- _Task data_:
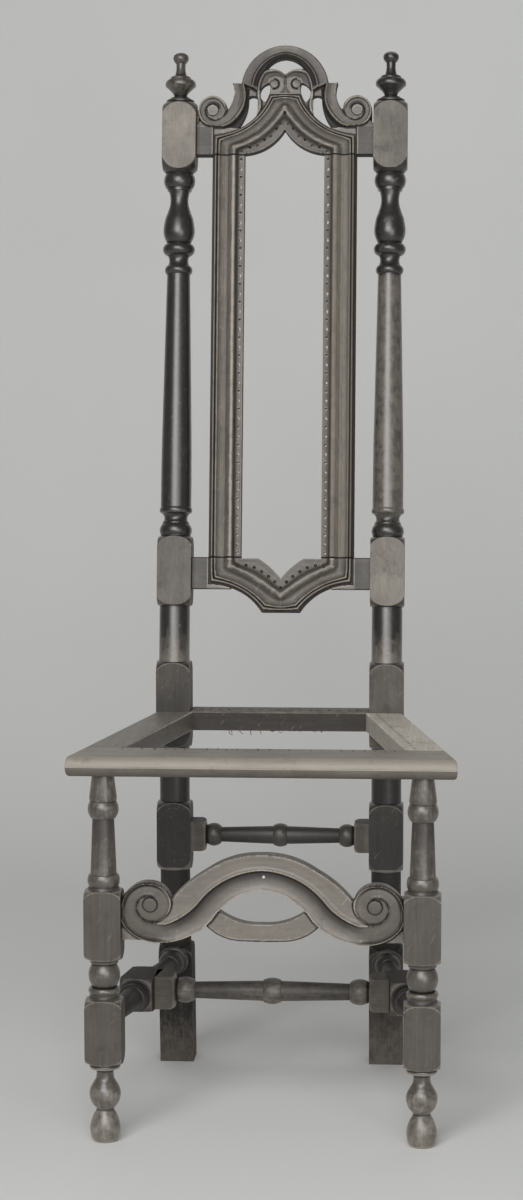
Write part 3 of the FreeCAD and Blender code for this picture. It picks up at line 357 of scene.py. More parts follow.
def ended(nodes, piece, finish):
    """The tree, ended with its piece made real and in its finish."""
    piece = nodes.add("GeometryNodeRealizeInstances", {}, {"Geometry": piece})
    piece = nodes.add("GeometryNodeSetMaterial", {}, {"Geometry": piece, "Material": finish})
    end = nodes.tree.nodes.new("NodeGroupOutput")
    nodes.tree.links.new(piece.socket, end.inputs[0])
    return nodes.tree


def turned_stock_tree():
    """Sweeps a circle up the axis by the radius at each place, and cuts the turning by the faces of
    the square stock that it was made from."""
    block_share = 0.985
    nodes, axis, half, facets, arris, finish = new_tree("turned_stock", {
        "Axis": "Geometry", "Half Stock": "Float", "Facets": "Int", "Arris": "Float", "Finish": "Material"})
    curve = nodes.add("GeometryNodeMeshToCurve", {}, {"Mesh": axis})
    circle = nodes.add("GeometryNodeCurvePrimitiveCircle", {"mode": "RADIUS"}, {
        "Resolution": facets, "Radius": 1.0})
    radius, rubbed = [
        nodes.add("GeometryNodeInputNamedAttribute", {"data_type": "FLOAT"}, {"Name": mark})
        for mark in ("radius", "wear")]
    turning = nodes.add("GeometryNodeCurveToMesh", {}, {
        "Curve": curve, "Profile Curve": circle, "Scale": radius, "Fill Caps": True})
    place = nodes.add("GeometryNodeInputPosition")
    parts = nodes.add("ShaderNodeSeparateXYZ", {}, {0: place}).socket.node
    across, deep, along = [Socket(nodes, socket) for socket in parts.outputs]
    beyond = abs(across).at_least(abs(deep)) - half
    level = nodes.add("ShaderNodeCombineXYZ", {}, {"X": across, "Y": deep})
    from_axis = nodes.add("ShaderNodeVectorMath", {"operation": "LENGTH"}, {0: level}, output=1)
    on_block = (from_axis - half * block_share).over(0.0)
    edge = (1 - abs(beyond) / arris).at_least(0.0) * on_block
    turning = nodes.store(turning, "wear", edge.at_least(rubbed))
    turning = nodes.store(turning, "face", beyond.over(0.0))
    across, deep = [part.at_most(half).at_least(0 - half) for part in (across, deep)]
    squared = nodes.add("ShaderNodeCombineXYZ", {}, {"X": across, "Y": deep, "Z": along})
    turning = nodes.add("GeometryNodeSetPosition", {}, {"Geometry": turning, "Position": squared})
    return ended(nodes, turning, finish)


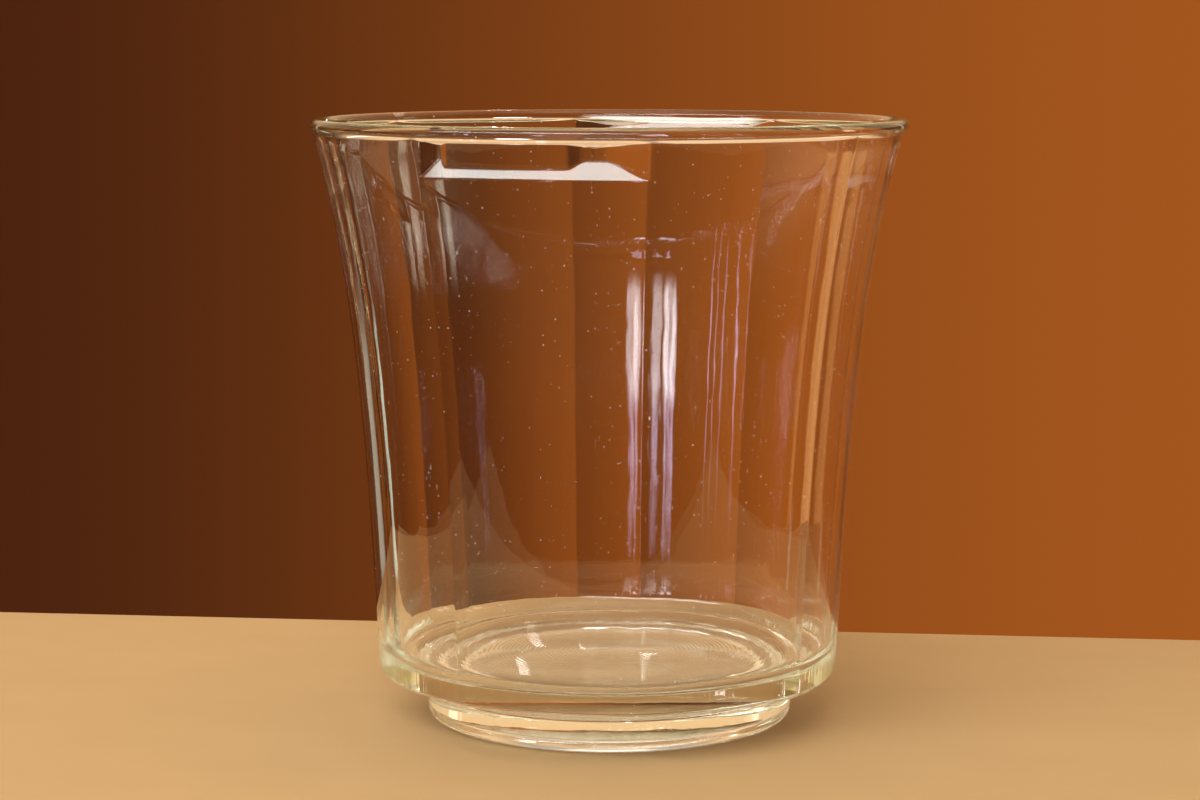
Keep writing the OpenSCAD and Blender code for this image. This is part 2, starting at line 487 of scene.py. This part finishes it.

- _Your instructions_: Output the entries exactly.

- _Reply_:
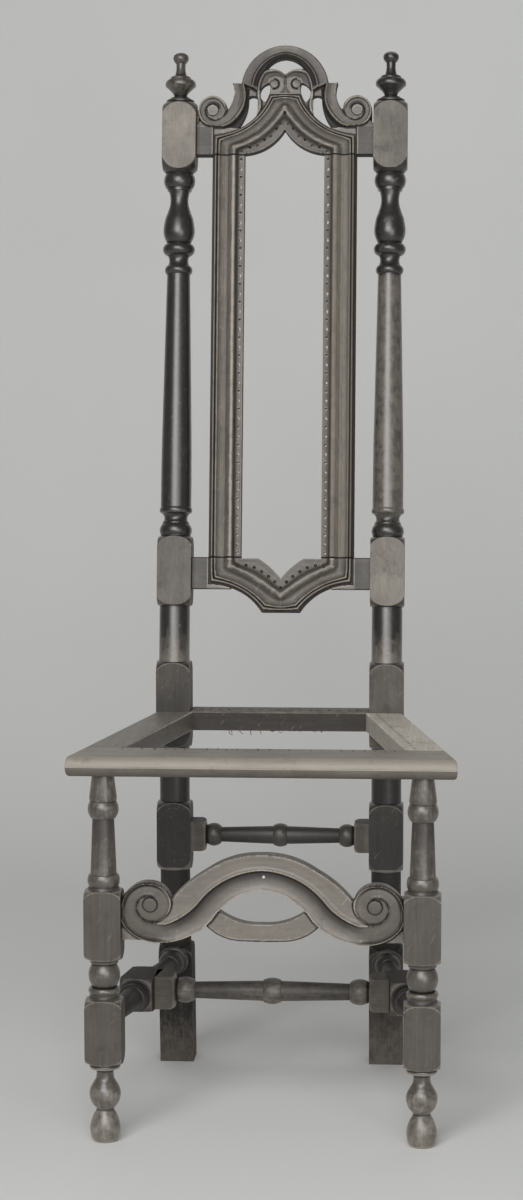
Write part 3 of the FreeCAD and Blender code for this picture. It picks up at line 357 of scene.py. More parts follow.
def ended(nodes, piece, finish):
    """The tree, ended with its piece made real and in its finish."""
    piece = nodes.add("GeometryNodeRealizeInstances", {}, {"Geometry": piece})
    piece = nodes.add("GeometryNodeSetMaterial", {}, {"Geometry": piece, "Material": finish})
    end = nodes.tree.nodes.new("NodeGroupOutput")
    nodes.tree.links.new(piece.socket, end.inputs[0])
    return nodes.tree


def turned_stock_tree():
    """Sweeps a circle up the axis by the radius at each place, and cuts the turning by the faces of
    the square stock that it was made from."""
    block_share = 0.985
    nodes, axis, half, facets, arris, finish = new_tree("turned_stock", {
        "Axis": "Geometry", "Half Stock": "Float", "Facets": "Int", "Arris": "Float", "Finish": "Material"})
    curve = nodes.add("GeometryNodeMeshToCurve", {}, {"Mesh": axis})
    circle = nodes.add("GeometryNodeCurvePrimitiveCircle", {"mode": "RADIUS"}, {
        "Resolution": facets, "Radius": 1.0})
    radius, rubbed = [
        nodes.add("GeometryNodeInputNamedAttribute", {"data_type": "FLOAT"}, {"Name": mark})
        for mark in ("radius", "wear")]
    turning = nodes.add("GeometryNodeCurveToMesh", {}, {
        "Curve": curve, "Profile Curve": circle, "Scale": radius, "Fill Caps": True})
    place = nodes.add("GeometryNodeInputPosition")
    parts = nodes.add("ShaderNodeSeparateXYZ", {}, {0: place}).socket.node
    across, deep, along = [Socket(nodes, socket) for socket in parts.outputs]
    beyond = abs(across).at_least(abs(deep)) - half
    level = nodes.add("ShaderNodeCombineXYZ", {}, {"X": across, "Y": deep})
    from_axis = nodes.add("ShaderNodeVectorMath", {"operation": "LENGTH"}, {0: level}, output=1)
    on_block = (from_axis - half * block_share).over(0.0)
    edge = (1 - abs(beyond) / arris).at_least(0.0) * on_block
    turning = nodes.store(turning, "wear", edge.at_least(rubbed))
    turning = nodes.store(turning, "face", beyond.over(0.0))
    across, deep = [part.at_most(half).at_least(0 - half) for part in (across, deep)]
    squared = nodes.add("ShaderNodeCombineXYZ", {}, {"X": across, "Y": deep, "Z": along})
    turning = nodes.add("GeometryNodeSetPosition", {}, {"Geometry": turning, "Position": squared})
    return ended(nodes, turning, finish)


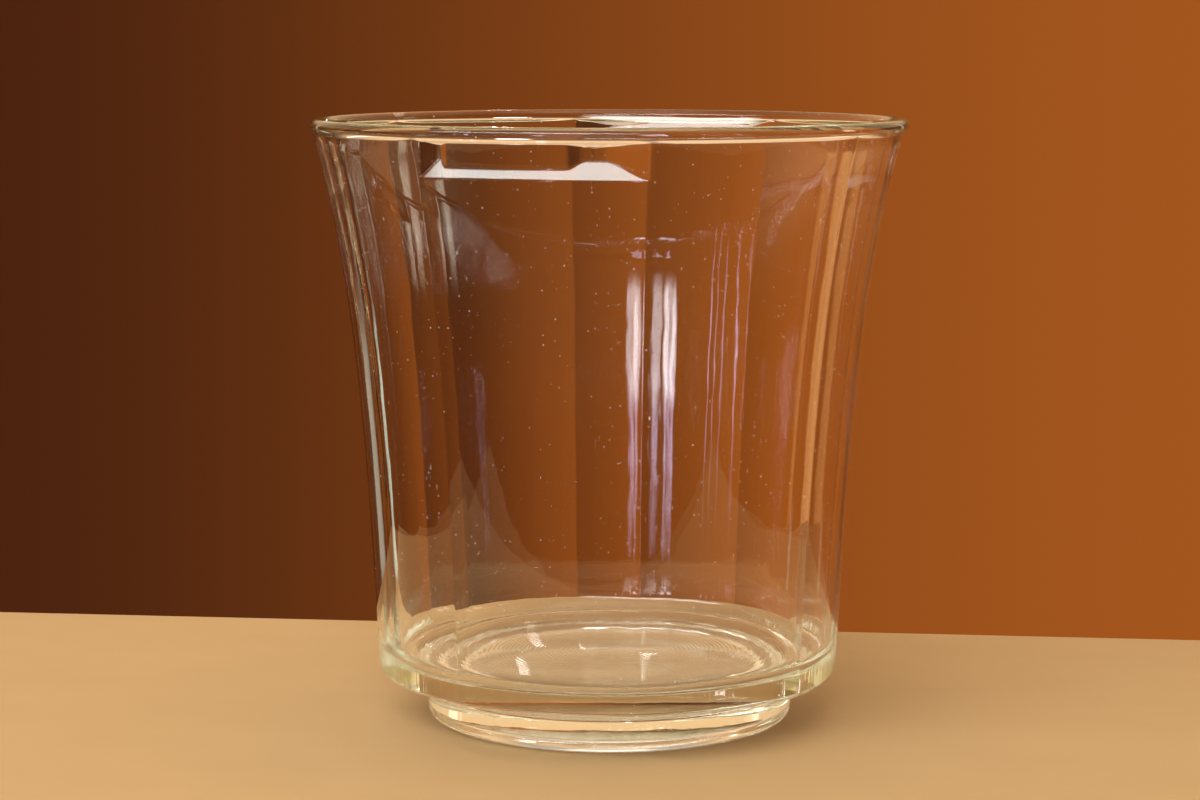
Keep writing the OpenSCAD and Blender code for this image. This is part 2, starting at line 487 of scene.py. This part finishes it.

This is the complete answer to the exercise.